Goal. A precise retyping is required of every line from the one containing "with BuildSketch(Plane.XY.offset(sheet_z +" down to the one containing "obj.parent = None", both included, and of no other line.

Source data.
##########

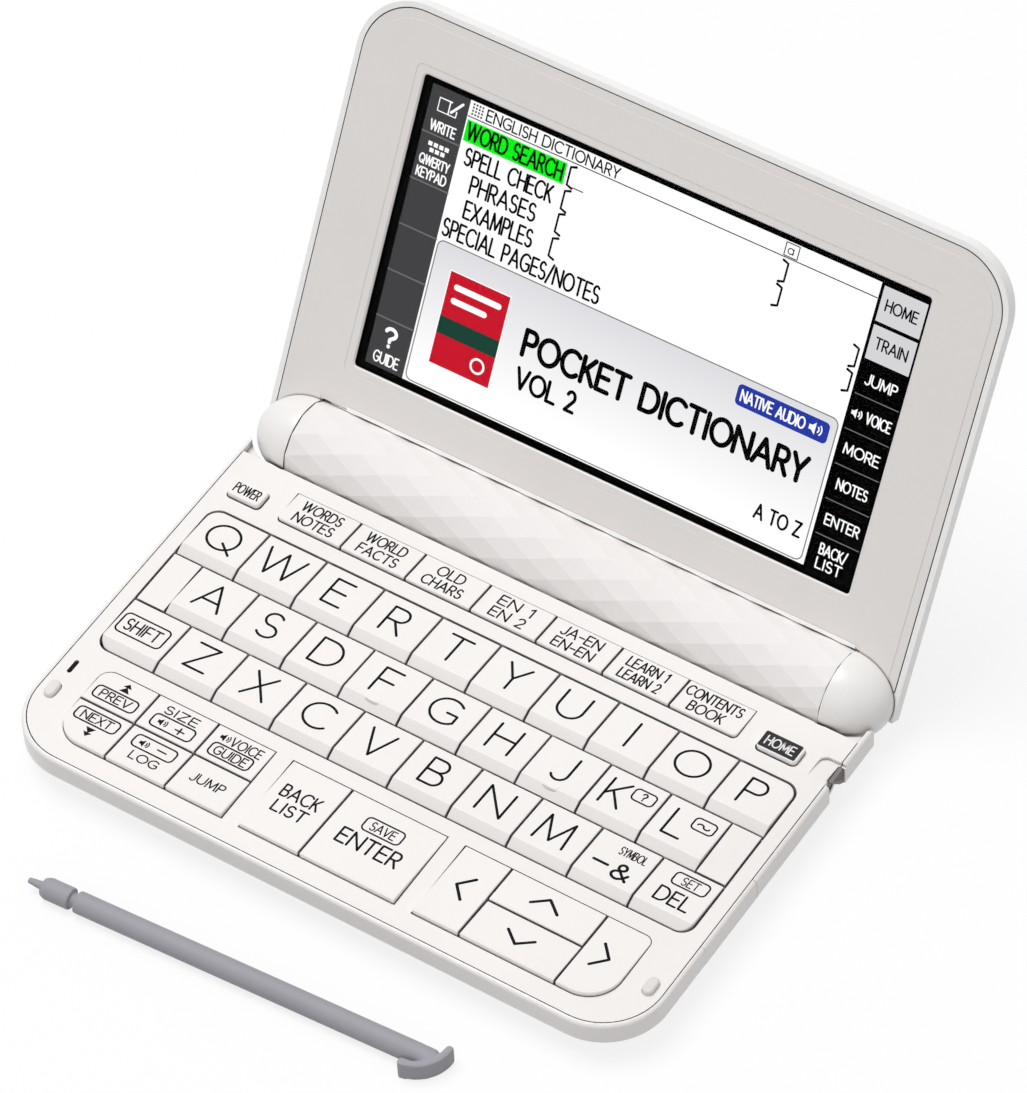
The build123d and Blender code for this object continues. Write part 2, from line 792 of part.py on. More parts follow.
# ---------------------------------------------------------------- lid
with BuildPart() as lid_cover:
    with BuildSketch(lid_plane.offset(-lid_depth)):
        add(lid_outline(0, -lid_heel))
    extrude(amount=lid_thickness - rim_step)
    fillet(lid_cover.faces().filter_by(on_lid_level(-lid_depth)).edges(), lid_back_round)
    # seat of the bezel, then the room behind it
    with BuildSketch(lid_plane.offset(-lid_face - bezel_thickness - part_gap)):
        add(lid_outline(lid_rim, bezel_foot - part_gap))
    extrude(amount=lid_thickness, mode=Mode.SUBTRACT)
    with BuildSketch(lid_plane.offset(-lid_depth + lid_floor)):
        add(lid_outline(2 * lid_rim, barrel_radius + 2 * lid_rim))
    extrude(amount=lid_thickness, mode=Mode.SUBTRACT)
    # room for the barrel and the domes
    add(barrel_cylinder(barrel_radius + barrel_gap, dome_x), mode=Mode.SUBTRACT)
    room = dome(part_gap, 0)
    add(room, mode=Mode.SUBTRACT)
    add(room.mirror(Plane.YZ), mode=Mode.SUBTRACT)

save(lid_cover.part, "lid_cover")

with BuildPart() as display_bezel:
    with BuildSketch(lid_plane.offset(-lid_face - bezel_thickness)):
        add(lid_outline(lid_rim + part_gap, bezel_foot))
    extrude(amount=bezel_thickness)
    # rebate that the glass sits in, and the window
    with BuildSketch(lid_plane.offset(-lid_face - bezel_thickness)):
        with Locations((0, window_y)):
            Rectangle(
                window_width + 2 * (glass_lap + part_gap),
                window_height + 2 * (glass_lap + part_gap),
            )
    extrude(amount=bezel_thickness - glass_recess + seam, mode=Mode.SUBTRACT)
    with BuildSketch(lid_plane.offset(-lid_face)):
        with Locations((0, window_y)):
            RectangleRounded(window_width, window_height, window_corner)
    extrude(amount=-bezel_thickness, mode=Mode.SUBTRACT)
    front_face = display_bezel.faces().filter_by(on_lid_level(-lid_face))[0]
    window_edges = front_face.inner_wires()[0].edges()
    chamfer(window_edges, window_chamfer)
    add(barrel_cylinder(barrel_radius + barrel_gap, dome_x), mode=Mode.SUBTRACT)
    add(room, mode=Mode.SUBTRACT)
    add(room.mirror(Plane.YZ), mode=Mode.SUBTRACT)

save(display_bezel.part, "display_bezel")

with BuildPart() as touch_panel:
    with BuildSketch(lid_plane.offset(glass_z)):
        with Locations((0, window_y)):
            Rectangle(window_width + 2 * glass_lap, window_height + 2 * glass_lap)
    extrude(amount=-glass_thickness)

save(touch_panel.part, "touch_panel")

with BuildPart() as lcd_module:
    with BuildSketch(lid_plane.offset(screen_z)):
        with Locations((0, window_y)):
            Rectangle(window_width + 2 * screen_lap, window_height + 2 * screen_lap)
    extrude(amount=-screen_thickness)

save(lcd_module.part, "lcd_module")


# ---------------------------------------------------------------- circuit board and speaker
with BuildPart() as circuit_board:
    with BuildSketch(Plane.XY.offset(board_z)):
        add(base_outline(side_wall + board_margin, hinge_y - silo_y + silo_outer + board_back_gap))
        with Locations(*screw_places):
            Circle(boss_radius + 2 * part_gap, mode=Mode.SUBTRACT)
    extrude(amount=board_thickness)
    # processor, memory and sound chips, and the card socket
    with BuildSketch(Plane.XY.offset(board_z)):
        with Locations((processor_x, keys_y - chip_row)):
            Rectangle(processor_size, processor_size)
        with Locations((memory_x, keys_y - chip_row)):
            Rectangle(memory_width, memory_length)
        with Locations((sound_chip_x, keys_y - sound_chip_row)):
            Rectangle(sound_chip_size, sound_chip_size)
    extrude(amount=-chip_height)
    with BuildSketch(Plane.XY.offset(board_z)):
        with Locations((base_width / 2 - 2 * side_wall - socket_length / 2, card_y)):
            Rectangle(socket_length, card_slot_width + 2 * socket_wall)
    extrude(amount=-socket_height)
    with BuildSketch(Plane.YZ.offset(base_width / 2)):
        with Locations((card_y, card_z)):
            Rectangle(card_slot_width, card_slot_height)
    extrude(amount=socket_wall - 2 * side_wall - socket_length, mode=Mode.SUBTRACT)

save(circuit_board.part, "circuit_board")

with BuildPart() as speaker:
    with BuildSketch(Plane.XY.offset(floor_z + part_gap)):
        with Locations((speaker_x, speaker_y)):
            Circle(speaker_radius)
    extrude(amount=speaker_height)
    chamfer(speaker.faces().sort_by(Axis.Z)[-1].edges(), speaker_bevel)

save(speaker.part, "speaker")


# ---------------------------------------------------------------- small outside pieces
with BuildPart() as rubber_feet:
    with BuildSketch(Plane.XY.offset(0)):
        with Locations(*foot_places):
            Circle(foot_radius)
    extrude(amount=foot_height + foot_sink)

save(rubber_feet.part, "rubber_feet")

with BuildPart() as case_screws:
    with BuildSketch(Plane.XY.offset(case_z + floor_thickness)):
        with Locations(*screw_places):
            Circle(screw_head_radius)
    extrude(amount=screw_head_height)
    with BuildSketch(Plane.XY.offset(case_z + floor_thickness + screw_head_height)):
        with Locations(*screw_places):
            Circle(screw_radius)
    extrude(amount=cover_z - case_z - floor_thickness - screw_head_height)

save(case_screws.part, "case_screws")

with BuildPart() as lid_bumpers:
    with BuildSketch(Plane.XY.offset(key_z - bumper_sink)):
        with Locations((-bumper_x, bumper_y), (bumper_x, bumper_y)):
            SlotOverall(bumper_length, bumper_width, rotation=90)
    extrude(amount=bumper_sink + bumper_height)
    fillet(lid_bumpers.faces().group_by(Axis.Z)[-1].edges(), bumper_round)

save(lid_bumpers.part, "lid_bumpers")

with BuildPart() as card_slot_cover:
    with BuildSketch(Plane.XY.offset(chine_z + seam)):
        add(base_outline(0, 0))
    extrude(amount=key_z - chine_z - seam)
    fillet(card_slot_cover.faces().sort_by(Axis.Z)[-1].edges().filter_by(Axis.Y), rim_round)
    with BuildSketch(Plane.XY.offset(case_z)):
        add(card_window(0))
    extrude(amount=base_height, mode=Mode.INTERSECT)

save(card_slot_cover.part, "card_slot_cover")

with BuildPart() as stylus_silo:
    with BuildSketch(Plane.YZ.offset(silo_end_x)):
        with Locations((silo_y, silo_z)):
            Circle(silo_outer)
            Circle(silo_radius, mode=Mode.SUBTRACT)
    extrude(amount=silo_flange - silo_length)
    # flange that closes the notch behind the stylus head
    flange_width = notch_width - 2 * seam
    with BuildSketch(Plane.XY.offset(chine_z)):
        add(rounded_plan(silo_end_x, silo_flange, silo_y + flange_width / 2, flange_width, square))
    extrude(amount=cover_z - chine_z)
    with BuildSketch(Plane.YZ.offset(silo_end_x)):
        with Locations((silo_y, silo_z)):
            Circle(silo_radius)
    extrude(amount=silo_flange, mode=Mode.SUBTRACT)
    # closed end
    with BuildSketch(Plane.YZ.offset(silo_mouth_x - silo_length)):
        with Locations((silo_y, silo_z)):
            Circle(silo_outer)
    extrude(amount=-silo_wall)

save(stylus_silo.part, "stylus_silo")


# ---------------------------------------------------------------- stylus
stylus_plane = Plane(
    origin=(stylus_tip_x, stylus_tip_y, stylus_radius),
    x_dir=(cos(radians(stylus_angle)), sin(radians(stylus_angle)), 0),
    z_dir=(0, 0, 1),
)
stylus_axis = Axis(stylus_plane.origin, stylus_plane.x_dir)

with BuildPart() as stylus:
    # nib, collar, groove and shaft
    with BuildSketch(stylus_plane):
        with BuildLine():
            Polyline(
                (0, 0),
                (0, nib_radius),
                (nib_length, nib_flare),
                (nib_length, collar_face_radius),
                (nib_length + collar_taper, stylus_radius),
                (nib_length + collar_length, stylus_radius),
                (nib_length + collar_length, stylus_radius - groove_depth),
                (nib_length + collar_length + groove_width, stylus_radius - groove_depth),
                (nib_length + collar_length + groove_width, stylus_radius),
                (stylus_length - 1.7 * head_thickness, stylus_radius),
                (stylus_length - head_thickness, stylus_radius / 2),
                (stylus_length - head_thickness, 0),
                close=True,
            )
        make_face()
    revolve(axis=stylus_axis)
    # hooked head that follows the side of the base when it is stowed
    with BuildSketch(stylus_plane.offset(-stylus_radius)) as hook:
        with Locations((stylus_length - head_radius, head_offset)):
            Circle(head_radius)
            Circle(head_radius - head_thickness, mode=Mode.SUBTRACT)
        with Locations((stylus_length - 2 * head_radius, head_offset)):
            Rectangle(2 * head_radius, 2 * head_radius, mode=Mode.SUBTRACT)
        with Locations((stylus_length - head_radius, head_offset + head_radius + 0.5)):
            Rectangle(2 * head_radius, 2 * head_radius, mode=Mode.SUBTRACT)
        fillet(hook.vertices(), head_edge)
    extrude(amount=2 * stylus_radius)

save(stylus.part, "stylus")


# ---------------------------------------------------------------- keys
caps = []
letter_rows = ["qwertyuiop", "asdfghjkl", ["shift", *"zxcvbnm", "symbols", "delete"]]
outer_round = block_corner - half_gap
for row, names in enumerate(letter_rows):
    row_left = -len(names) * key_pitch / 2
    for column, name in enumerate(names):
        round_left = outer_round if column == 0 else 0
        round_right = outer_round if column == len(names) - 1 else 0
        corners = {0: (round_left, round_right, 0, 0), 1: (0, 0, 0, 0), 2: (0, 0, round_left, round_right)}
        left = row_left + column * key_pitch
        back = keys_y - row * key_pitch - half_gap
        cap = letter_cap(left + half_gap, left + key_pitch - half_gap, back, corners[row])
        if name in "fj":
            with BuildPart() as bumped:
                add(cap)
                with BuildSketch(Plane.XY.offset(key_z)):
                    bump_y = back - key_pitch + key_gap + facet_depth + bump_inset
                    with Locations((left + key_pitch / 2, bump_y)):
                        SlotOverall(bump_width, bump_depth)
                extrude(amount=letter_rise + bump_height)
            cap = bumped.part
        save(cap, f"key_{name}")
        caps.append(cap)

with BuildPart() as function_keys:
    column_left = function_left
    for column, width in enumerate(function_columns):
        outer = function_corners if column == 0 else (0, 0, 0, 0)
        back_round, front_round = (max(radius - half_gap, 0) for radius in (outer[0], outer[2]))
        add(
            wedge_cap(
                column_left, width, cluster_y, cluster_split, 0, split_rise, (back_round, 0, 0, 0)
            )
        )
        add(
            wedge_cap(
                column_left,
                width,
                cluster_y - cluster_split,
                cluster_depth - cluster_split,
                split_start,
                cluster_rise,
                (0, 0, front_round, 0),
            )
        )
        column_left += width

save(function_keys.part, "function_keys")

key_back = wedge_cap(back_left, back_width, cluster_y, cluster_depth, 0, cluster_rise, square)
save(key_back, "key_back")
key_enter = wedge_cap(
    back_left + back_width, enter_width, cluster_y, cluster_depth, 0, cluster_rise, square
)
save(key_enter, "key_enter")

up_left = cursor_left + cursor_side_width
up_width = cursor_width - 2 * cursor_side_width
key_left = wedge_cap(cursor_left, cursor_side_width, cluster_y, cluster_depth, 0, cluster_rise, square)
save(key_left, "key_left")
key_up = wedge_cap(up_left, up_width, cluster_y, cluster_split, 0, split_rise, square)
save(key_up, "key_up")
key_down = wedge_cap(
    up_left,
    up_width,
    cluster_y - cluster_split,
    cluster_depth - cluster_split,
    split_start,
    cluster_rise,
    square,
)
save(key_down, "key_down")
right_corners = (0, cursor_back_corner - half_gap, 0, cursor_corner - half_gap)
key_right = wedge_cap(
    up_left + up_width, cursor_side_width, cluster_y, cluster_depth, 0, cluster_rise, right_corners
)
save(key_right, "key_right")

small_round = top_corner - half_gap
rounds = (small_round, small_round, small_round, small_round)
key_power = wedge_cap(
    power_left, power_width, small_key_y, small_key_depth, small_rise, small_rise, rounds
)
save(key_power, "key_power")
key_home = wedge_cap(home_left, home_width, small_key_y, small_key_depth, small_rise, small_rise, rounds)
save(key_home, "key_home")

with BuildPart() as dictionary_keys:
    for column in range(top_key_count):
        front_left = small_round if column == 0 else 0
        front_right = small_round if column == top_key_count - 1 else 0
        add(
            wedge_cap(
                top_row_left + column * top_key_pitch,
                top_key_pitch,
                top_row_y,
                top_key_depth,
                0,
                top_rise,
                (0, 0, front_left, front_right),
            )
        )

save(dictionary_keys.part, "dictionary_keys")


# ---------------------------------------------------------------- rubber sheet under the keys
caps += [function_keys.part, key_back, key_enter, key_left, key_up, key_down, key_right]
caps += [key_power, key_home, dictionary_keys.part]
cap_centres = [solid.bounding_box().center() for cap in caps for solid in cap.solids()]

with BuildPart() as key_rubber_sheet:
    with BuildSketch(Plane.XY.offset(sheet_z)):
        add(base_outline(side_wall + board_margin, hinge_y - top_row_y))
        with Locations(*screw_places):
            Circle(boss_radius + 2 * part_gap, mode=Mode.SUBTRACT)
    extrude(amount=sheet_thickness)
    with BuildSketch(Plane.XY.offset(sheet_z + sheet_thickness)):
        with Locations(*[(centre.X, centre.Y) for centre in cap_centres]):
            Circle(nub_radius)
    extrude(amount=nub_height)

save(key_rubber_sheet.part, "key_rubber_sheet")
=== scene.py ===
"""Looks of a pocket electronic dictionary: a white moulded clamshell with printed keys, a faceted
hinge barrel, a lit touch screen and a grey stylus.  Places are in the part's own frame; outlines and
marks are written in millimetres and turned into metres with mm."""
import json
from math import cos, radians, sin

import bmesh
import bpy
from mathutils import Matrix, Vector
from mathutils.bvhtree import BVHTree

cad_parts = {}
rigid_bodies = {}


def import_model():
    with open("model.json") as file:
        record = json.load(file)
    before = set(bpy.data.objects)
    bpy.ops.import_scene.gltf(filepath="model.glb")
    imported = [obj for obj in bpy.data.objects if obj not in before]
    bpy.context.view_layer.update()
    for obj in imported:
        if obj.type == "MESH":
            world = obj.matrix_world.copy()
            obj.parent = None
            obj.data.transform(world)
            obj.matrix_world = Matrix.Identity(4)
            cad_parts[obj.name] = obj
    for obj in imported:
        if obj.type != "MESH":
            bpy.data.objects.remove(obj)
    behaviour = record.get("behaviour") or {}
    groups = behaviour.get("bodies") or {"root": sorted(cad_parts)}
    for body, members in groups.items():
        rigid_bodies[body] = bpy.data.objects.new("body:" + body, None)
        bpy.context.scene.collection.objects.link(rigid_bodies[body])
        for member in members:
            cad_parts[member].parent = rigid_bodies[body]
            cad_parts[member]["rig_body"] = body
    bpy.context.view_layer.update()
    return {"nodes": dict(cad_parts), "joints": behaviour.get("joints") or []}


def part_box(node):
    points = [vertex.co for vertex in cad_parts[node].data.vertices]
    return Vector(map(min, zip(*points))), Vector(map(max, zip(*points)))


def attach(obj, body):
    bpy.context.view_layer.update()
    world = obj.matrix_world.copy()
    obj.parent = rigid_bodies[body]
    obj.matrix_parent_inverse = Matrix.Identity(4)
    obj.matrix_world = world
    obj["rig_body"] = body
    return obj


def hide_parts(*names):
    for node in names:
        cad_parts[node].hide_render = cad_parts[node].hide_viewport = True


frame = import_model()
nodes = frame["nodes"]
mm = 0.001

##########

Response.
    with BuildSketch(Plane.XY.offset(sheet_z + sheet_thickness)):
        with Locations(*[(centre.X, centre.Y) for centre in cap_centres]):
            Circle(nub_radius)
    extrude(amount=nub_height)

save(key_rubber_sheet.part, "key_rubber_sheet")
=== scene.py ===
"""Looks of a pocket electronic dictionary: a white moulded clamshell with printed keys, a faceted
hinge barrel, a lit touch screen and a grey stylus.  Places are in the part's own frame; outlines and
marks are written in millimetres and turned into metres with mm."""
import json
from math import cos, radians, sin

import bmesh
import bpy
from mathutils import Matrix, Vector
from mathutils.bvhtree import BVHTree

cad_parts = {}
rigid_bodies = {}


def import_model():
    with open("model.json") as file:
        record = json.load(file)
    before = set(bpy.data.objects)
    bpy.ops.import_scene.gltf(filepath="model.glb")
    imported = [obj for obj in bpy.data.objects if obj not in before]
    bpy.context.view_layer.update()
    for obj in imported:
        if obj.type == "MESH":
            world = obj.matrix_world.copy()
            obj.parent = None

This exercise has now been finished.